Work to complete | Restate, exactly and only, the lines from the first through the line containing "const STALK_RADIUS = 0.75;".
** START Given data **
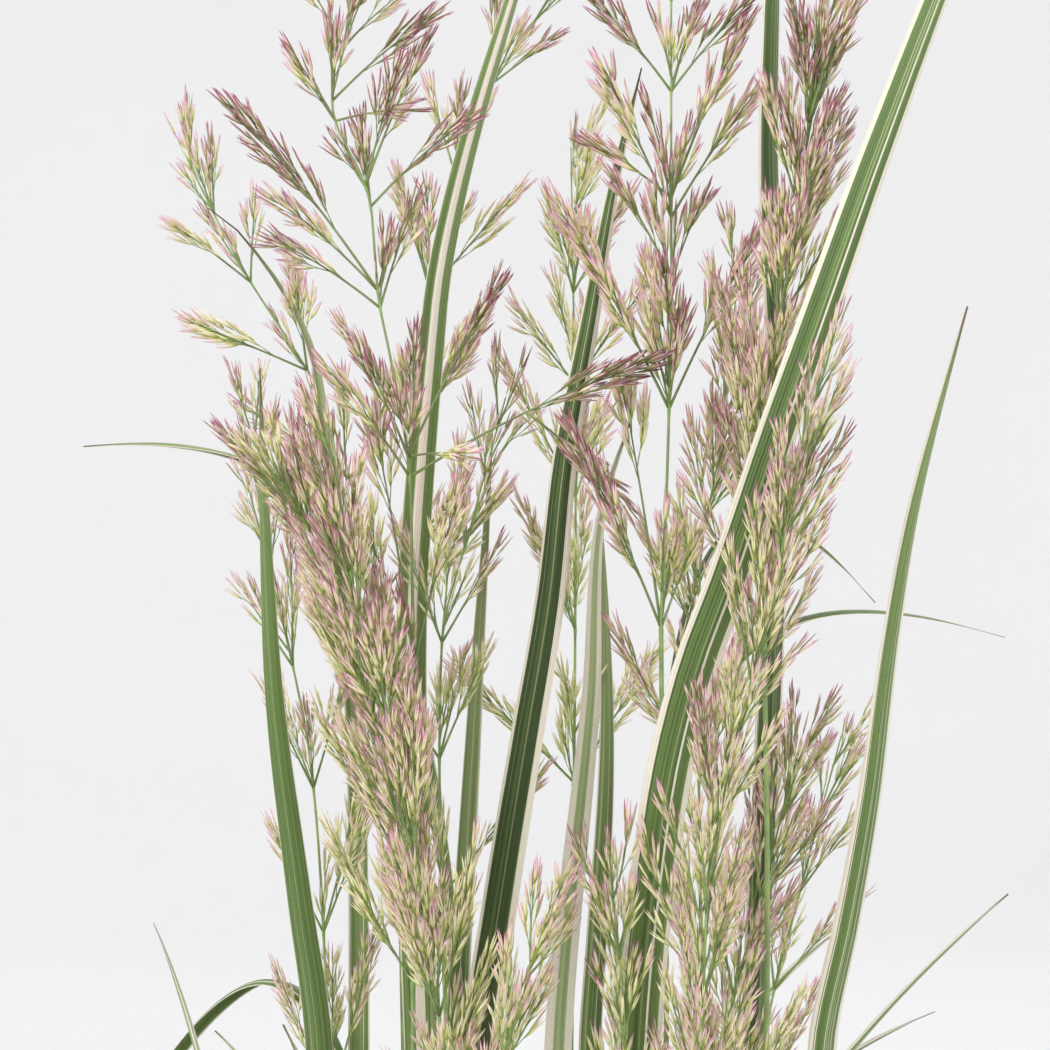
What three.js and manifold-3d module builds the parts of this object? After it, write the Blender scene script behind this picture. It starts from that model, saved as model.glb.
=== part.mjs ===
// A potted clump of variegated feather reed grass in flower.
//
// Millimetres, +Z up, +X to the right of a viewer who looks along +Y. The origin is the
// centre of the pot's flat foot, on the surface that it stands on.
//
// A plain clay pot holds soil. Flowering stems and leafy shoots stand in holes in the soil.
// A flowering stem is two pieces, as it looks on the plant: a sheathed stem with its leaf
// blades, and a plume, whose smooth stalk comes up out of the top sheath and carries whorls
// of thin branches set with pointed spikelets. Blades, branches and spikelets are each drawn
// out of one face of what they grow from, so every piece is one closed skin.

import * as THREE from "three";
import Module from "manifold-3d";

const { Vector3 } = THREE;
const wasm = await Module();
wasm.setup();

// ---------------------------------------------------------------- driving dimensions

const POT_HEIGHT = 190;
const POT_FOOT_RADIUS = 76;
const POT_RIM_RADIUS = 118;
const POT_WALL = 8;
const RIM_BAND = 36; // height of the thicker band under the lip
const RIM_STEP = 5; // how far the band stands out of the wall
const SOIL_LEVEL = 174; // height of the soil where the stems come out
const SOIL_DOME = 5; // how much lower the soil is at the pot's wall
const SEAT_GAP = 0.3; // clearance between pieces that touch
const ROOT_DEPTH = 35; // how deep each stem stands in its hole
const SHEATH_FOOT = 2.2; // radius of a stem at the soil
const SHEATH_TOP = 2.1; // and where the plume's stalk comes out of it
const STALK_RADIUS = 0.75; // of the plume's stalk
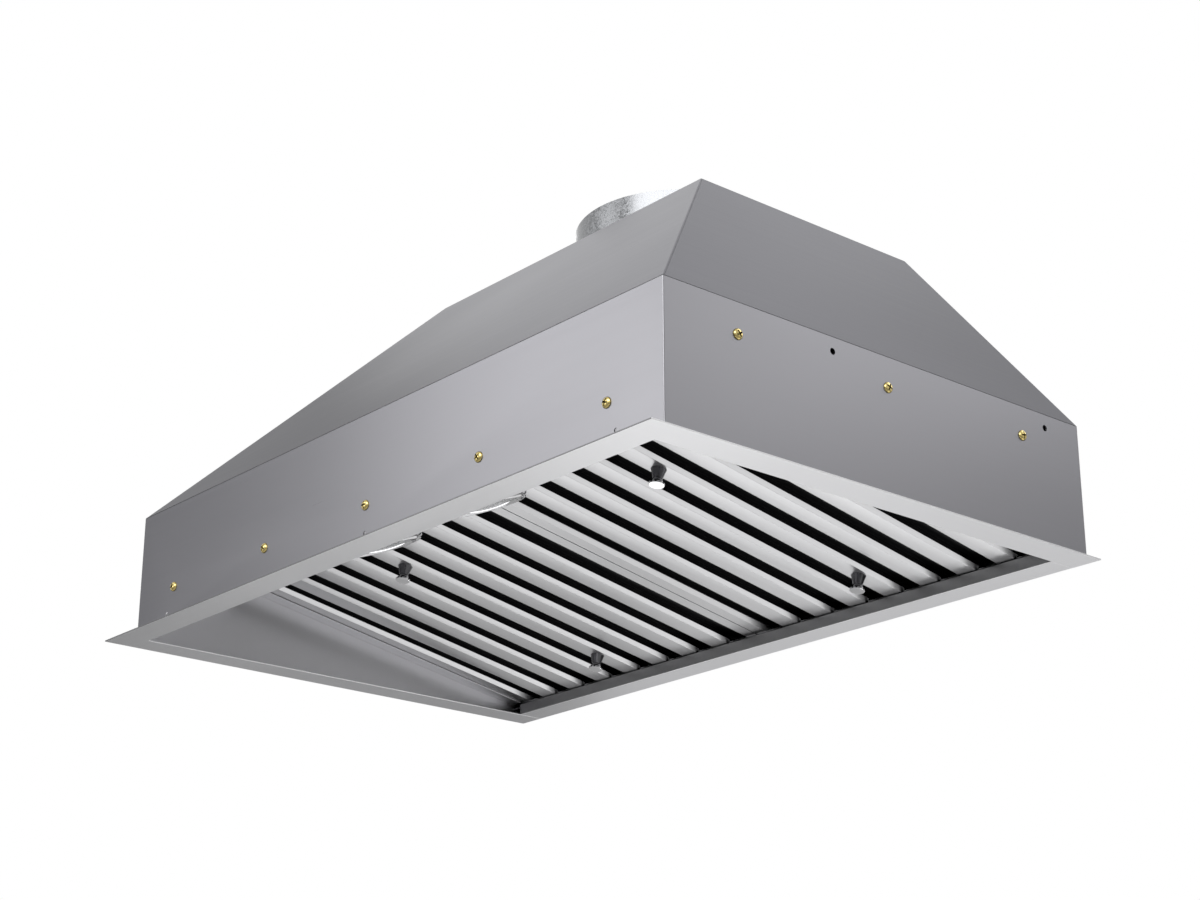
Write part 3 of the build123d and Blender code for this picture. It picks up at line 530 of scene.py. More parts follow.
def line_inner_faces(mesh):
    """Brighter copy of the steel where a face's normal times the level way to the middle is large:
    painted light on the faces that look into the box.
    """
    centres, normals = face_data(mesh)
    level = np.array((1.0, 1.0, 0.0))
    toward_middle = np.sum(-centres * normals * level, axis=1)
    finish_faces(mesh, inner=toward_middle > LOOKS_INWARD)


def edged_copy(node, radius, segments=2, rolled=None, rolled_radius=0.0):
    """Merged copy of a CAD node's mesh, its flat faces joined, with small rounded edges.

    Edges at the joint of the front wall's folded corners stay square, so the corner reads as
    one fold. Lower edges at the X given as rolled take the larger rolled radius.
    """
    mesh = NODES[node].data.copy()
    mesh.name = node + "_dressed"
    work = bmesh.new()
    work.from_mesh(mesh)
    bmesh.ops.remove_doubles(work, verts=work.verts, dist=CAD_MERGE)
    bmesh.ops.dissolve_limit(work, angle_limit=FLAT_ANGLE, verts=work.verts, edges=work.edges)
    weight = work.edges.layers.float.new("bevel_weight_edge")
    for edge in work.edges:
        ends = [vert.co for vert in edge.verts]
        joint = all(
            abs(end.y - CORNER_JOINT_Y) < ON_JOINT and abs(end.x) > CORNER_JOINT_X for end in ends
        )
        bent = not joint and edge.calc_face_angle(0) > BEND_ANGLE
        broad = rolled is not None and all(
            abs(end.x - rolled) < ON_ROLL and end.z < ON_JOINT for end in ends
        )
        edge[weight] = bent * (1.0 if broad or not rolled_radius else radius / rolled_radius)
    work.to_mesh(mesh)
    work.free()
    body = NODES[node]["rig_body"]
    piece = new_piece(node + "_dressed", mesh, NODES[node].data.materials[0], body, node)
    bevel = piece.modifiers.new("Rounded edges", "BEVEL")
    bevel.width = rolled_radius or radius
    bevel.segments = segments
    bevel.limit_method = "WEIGHT"
    bevel.harden_normals = True
    mesh.shade_smooth()
    mesh.set_sharp_from_angle(angle=SHEET_SHARP)
    return piece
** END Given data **
Exercise response |
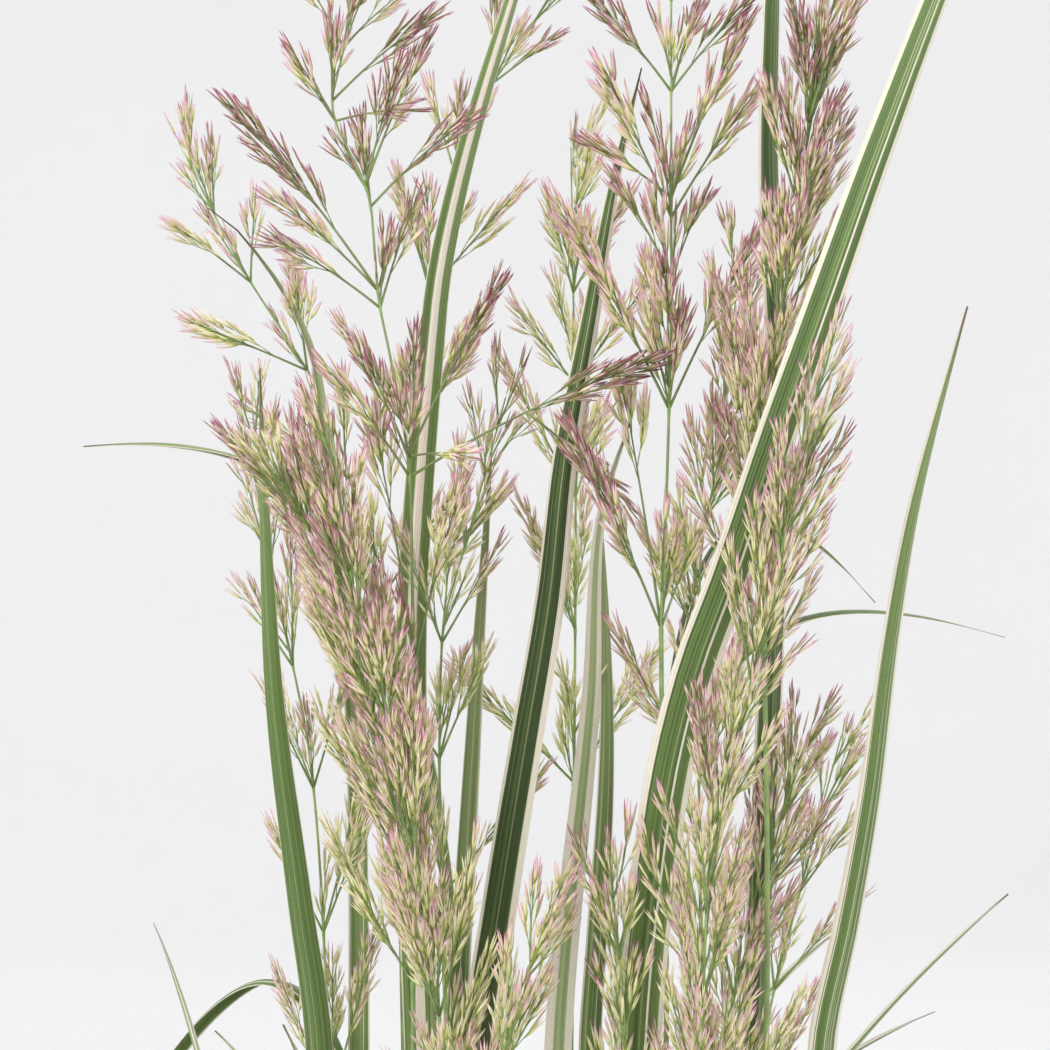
What three.js and manifold-3d module builds the parts of this object? After it, write the Blender scene script behind this picture. It starts from that model, saved as model.glb.
=== part.mjs ===
// A potted clump of variegated feather reed grass in flower.
//
// Millimetres, +Z up, +X to the right of a viewer who looks along +Y. The origin is the
// centre of the pot's flat foot, on the surface that it stands on.
//
// A plain clay pot holds soil. Flowering stems and leafy shoots stand in holes in the soil.
// A flowering stem is two pieces, as it looks on the plant: a sheathed stem with its leaf
// blades, and a plume, whose smooth stalk comes up out of the top sheath and carries whorls
// of thin branches set with pointed spikelets. Blades, branches and spikelets are each drawn
// out of one face of what they grow from, so every piece is one closed skin.

import * as THREE from "three";
import Module from "manifold-3d";

const { Vector3 } = THREE;
const wasm = await Module();
wasm.setup();

// ---------------------------------------------------------------- driving dimensions

const POT_HEIGHT = 190;
const POT_FOOT_RADIUS = 76;
const POT_RIM_RADIUS = 118;
const POT_WALL = 8;
const RIM_BAND = 36; // height of the thicker band under the lip
const RIM_STEP = 5; // how far the band stands out of the wall
const SOIL_LEVEL = 174; // height of the soil where the stems come out
const SOIL_DOME = 5; // how much lower the soil is at the pot's wall
const SEAT_GAP = 0.3; // clearance between pieces that touch
const ROOT_DEPTH = 35; // how deep each stem stands in its hole
const SHEATH_FOOT = 2.2; // radius of a stem at the soil
const SHEATH_TOP = 2.1; // and where the plume's stalk comes out of it
const STALK_RADIUS = 0.75; // of the plume's stalk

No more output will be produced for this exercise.